Friday, April 19, 2024

4,000 Doctors Visit Patients for Free on National Doctors’ Day

Thousands of Iranian doctors have been providing citizens of Tehran with free medical services on August 22, the National Doctors’ Day, which is annually marked on the birthday anniversary of renowned Iranian polymath and doctor Avicenna.

According to a report by Mizan, as translated by IFP, the Municipality of Tehran has kicked off the plan and is providing free services for citizens of all 22 districts in the city.

Samaneh Zamani Garmsiri, the Director-General of Health at the Municipality, said that 4,000 doctors visit the patients for free on this special day.

The birthday anniversary of Avicenna, on August 22, is annually commemorated by Iranian physicians and scientific centres as National Doctors’ Day.

Avicenna, also known as Ibn Sina, was a Persian and Muslim physician, astronomer, alchemist, chemist, logician, mathematician, metaphysician, philosopher, physicist, poet, scientist, theologian, and statesman.

He was born around 980 AD in Afshana, near Bukhara which was then a part of Iran and is now in Uzbekistan, and died in 1037 AD in the Iranian city of Hamadan.

Avicenna is regarded as the father of the modern medicine for introducing systematic experimentation and quantification into the study of physiology and contributing to the discovery of contagious diseases.

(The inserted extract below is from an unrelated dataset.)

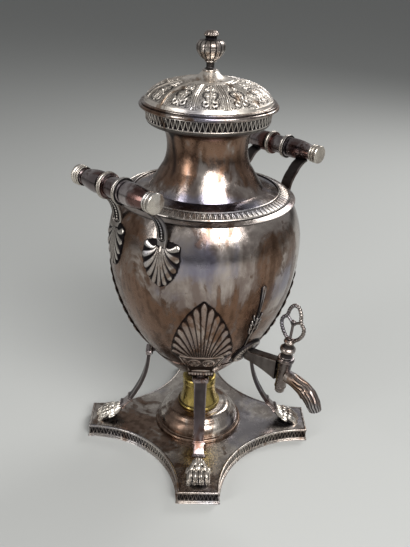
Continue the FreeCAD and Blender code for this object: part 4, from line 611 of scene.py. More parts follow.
dome_line, _ = evenly(outline((57.4, 5.6), (57.1, 6.2), (51.4, 13.7, 44.0, 18.4), (33.5, 21.5, 21.2, 23.6),
                              count=40), 96)
cone_top = outline((21.2, 23.6), (20.7, 23.4), (20.2, 23.9), (11.6, 26.2, 6.9, 30.7), (6.6, 30.8),
                   (0.0, 30.8), count=14)
PANELS = 12
panel_columns = PANELS * 72
panel_turns = np.linspace(0, PANELS, panel_columns, endpoint=False)[None]
panel_span = (panel_turns % 1.0) * 2 - 1
chased = unit((column(len(dome_line)) - 0.03) / 0.94)
inner = (chased > 0.005) & (chased < 0.995)
panel_half = math.pi * dome_line[:, :1] / PANELS
aside = panel_span * panel_half
edge_gap = panel_half - np.abs(aside)
foot_gap = np.hypot(np.maximum(5.0 - edge_gap, 0), np.maximum(5.0 - 41.0 * chased, 0))
edge_gap = np.minimum(edge_gap, 5.0 - foot_gap)
ribs = ridge(edge_gap, 0.85, 0.36) + 0.35 * ridge(edge_gap, 2.5, 0.25)
aside = aside / 1.25
length = 32.0 * chased


def bump(x, y, wide, tall, lean=0.0):
    """A smooth round-topped bump over an oval in the panel, leaning aside by a share of its height."""
    across = (np.abs(aside) - x - lean * (length - y)) / wide
    return np.sqrt(unit(1 - across ** 2 - ((length - y) / tall) ** 2))


def ring(x, y, radius, thick):
    """A raised ring in the panel."""
    return ridge(np.hypot(np.abs(aside) - x, length - y), radius, thick)


petal_turn = np.arctan2(aside, length - 14.5)
petal_reach = np.hypot(aside, length - 14.5)
flower = unit(1.15 - np.abs(petal_reach / (2.9 + 1.1 * np.cos(petal_turn * 6)) - 0.62) * 2.4)
bud = np.sqrt(unit(1 - (petal_reach / 1.25) ** 2))
scrolls = np.maximum(ring(2.9, 6.4, 1.7, 0.42), ring(2.2, 21.2, 1.2, 0.38))
stem = ridge(aside, 0, 0.42) * ((length > 3.0) & (length < 25.0))
leaves = highest(bump(1.9, 10.2, 1.0, 2.2, 0.25), bump(1.5, 24.6, 0.7, 1.6, -0.2),
                 bump(4.3, 9.2, 0.7, 1.5, 0.2), bump(0.0, 27.2, 0.9, 1.7))
motif = highest(flower, bud, scrolls, 0.7 * stem, leaves) * (edge_gap > 2.6)
fillet = ridge(chased, 0.03, 0.02) + ridge(chased, 0.97, 0.022)
dome_high = unit(highest(ribs, motif, fillet))
dome_dark = highest(ridge(edge_gap, 0, 0.34), ridge(edge_gap, 1.75, 0.4), 0.9 * ridge(petal_reach, 5.0, 0.55),
                    0.8 * ridge(motif, 0.25, 0.17) * (edge_gap > 2.9),
                    0.8 * ring(2.9, 6.4, 2.7, 0.4), 0.6 * ring(2.9, 6.4, 0.3, 0.7))
dome_dark = dome_dark * (1 - unit(np.maximum(motif - 0.45, fillet)))
dome_high = np.where(inner, 0.56 + 0.44 * dome_high - 0.36 * dome_dark, 0.9)
stipple = np.random.default_rng(7).random((len(dome_line), panel_columns // 2)).repeat(2, 1)
stippled = (dome_high < 0.7) * (edge_gap > 2.9) * (chased > 0.05) * (chased < 0.95)
dome_high = dome_high - stippled * 0.42 * stipple ** 2
swell = np.where((chased > 0) & (chased < 1), 1 - (panel_span ** 4), 1.0)
lift = np.where(inner, dome_high - 0.6, 0.0) + 0.35 * (swell - 1)
dome_sheet = about_z(dome_line[:, :1] + 0.35 * lift, panel_turns * math.tau / PANELS,
                     LID + dome_line[:, 1:] + lift)
hollow_line = outline((0.0, 29.6), (5.7, 29.6), (11.0, 25.1, 21.0, 22.4), (33.5, 20.3, 43.5, 17.3),
                      (50.5, 12.9, 56.2, 5.7), (57.4, 5.6), count=14)
piece("lid_panels", [(dome_sheet, "c", dome_high), turned(cone_top, 0.9, LID, panel_columns)],
      lid_ground, body="lid", instead=["lid_dome"])
piece("lid_inside", [turned(hollow_line, 0.7, LID, panel_columns // 6)], plate, body="lid")
coat(plate, "lid_bezel")

# Knob. A turned stem with a black neck, a vase with sixteen gadroons and a chased button, all held by a
# threaded stud with a nut under the dome.
KNOB = LID + 30.8
stem_line = outline((0.0, -0.1), (6.5, 0.0), (6.9, 0.7, 6.3, 1.3), (4.6, 1.9), (3.6, 2.8, 3.5, 4.4),
                    (3.5, 6.6), (3.9, 7.2, 4.9, 7.5), (5.3, 8.0, 4.6, 8.5), (0.0, 8.5))
piece("knob_neck", [turned(stem_line, banded(stem_line[:, 1], 0.2, (1.8, 7.3)), KNOB, 64)], ornament,
      body="lid", instead=["knob_stem"])
vase_line = outline((0.0, 0.1), (4.2, 0.1), (8.6, 2.8, 11.4, 6.6), (12.55, 9.0, 12.5, 11.2),
                    (12.2, 13.9, 10.4, 16.2), (9.6, 16.8), (8.0, 16.95), (0.0, 16.9), count=14)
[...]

He is also considered the father of the fundamental concept of momentum in physics.

He wrote some 450 books on a wide range of subjects, many of which concentrated on philosophy and medicine. His most famous works are the ‘Book of Healing’ and the ‘Canon of Medicine’, which used to be standard medical texts in many Islamic and European universities until the 18th century.

He wrote most of his works in Arabic, since it was the dominant language for centuries following the Arab invasion of Iran.

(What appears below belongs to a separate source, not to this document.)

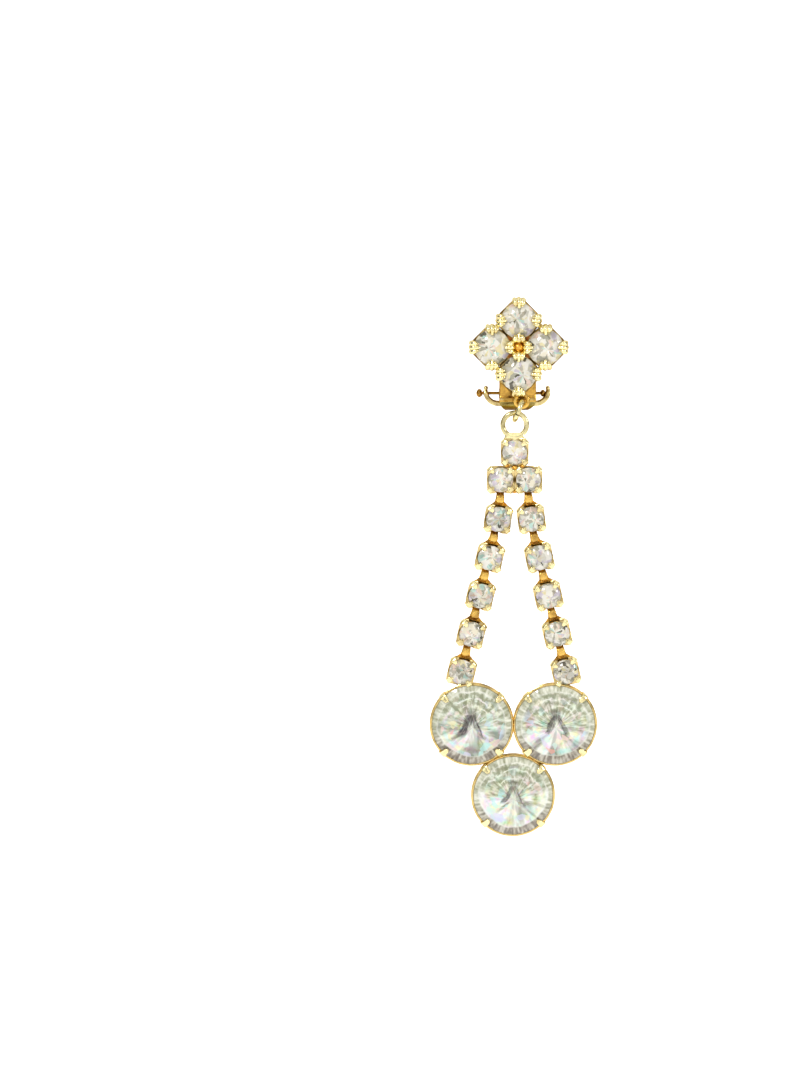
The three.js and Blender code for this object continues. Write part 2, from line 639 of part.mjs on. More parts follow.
// One large round claw setting about its own centre, its back at z = 0.
function rivoliSetting() {
  const inner = rivoliOuter - RIVOLI_WALL;
  const wall = turned(
    [
      [RIVOLI_BACK_R - RIVOLI_LEDGE, 0],
      [RIVOLI_BACK_R, 0],
      [rivoliOuter, RIVOLI_FLARE],
      [rivoliOuter, RIVOLI_CUP_DEPTH],
      [inner, RIVOLI_CUP_DEPTH],
      [inner, RIVOLI_FLARE + RIVOLI_SEAT],
      [RIVOLI_BACK_R - RIVOLI_LEDGE / 2, RIVOLI_LEDGE_THICK],
      [RIVOLI_BACK_R - RIVOLI_LEDGE, RIVOLI_LEDGE_THICK],
    ],
    RIVOLI_SIDES,
  );
  const bodies = [wall];
  const girdle = rivoliGirdle + RIVOLI_GIRDLE;
  const rimR = RIVOLI_R - RIVOLI_RIM;
  const rimSlope = RIVOLI_RIM_RISE / RIVOLI_RIM;
  const tipR = RIVOLI_R - RIVOLI_CLAW_REACH;
  const over = rimR - tipR;
  const coneSlope = (RIVOLI_CROWN - RIVOLI_RIM_RISE) / (rimR - RIVOLI_TABLE_R);
  const lift = RIVOLI_TIP_LIFT * STONE_GAP;
  const tip = girdle + RIVOLI_RIM * rimSlope + over * coneSlope + lift;
  const outline = [
    [inner, RIVOLI_CUP_DEPTH - RIVOLI_CLAW_ROOT],
    [rivoliOuter + RIVOLI_CLAW_PROUD, RIVOLI_CUP_DEPTH - RIVOLI_CLAW_LOW],
    [rivoliOuter + RIVOLI_CLAW_PROUD, girdle + RIVOLI_CLAW_BEND],
    [RIVOLI_R - RIVOLI_CLAW_EASE, girdle + RIVOLI_CLAW_THICK + RIVOLI_CLAW_BEND],
    [tipR, tip + RIVOLI_CLAW_THICK * RIVOLI_TIP_SHARE],
    [tipR, tip],
    [RIVOLI_R, girdle + lift],
    [inner, girdle + RIVOLI_CLAW_EASE],
  ];
  for (let i = 0; i < 4; i++) {
    bodies.push(claw(outline, RIVOLI_CLAW_WIDE, ((2 * i + 1) * Math.PI) / 4));
  }
  return joined(bodies.map(solid));
}

// The three large settings with the last cup of each chain, which leaves the large stones their room.
function trioFrame() {
  const setting = rivoliSetting();
  const bodies = Object.values(trioPlaces).map(([x, y]) => setting.translate([x, y, trioBack]));
  const inner = rivoliOuter - RIVOLI_WALL;
  const tall = ROOM_DEPTHS * RIVOLI_CUP_DEPTH;
  const room = new THREE.CylinderGeometry(inner, inner, tall, RIVOLI_SIDES).rotateX(Math.PI / 2);
  for (const [name, place] of Object.entries(lastCups)) {
    const turn = THREE.MathUtils.radToDeg(place.lean);
    const [x, y] = trioPlaces[name];
    const stoneRoom = solid(room).translate([x, y, trioBack]);
    const whole = cup(true, false).rotate([0, 0, turn]).translate([place.x, place.y, cupBack]);
    bodies.push(whole.subtract(stoneRoom));
  }
  return shapeOf(joined(bodies));
}

const face = new THREE.Group();
face.rotation.x = Math.PI / 2;

// Adds a named mesh to the earring.
function add(name, geometry, finish, place = [0, 0, 0], turn = 0) {
  const mesh = new THREE.Mesh(geometry, new THREE.MeshStandardMaterial(finish));
  mesh.name = name;
  mesh.position.set(...place);
  mesh.rotation.z = turn;
  face.add(mesh);
}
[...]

However, he also wrote a large manual on philosophical science entitled ‘Danesh-Nameh Alai’ and a small paper on the pulse in his native language, Persian.

Among Avicenna’s 16 medical works, eight are versified treatises on issues such as the 25 signs indicating the fatal termination of illnesses, hygienic precepts, proved remedies, anatomical memoranda etc.

Amongst his prose works, after the great Canon, the treatise on cardiac drugs, a large number of fine manuscripts which have remained unpublished, are kept at the British Museum.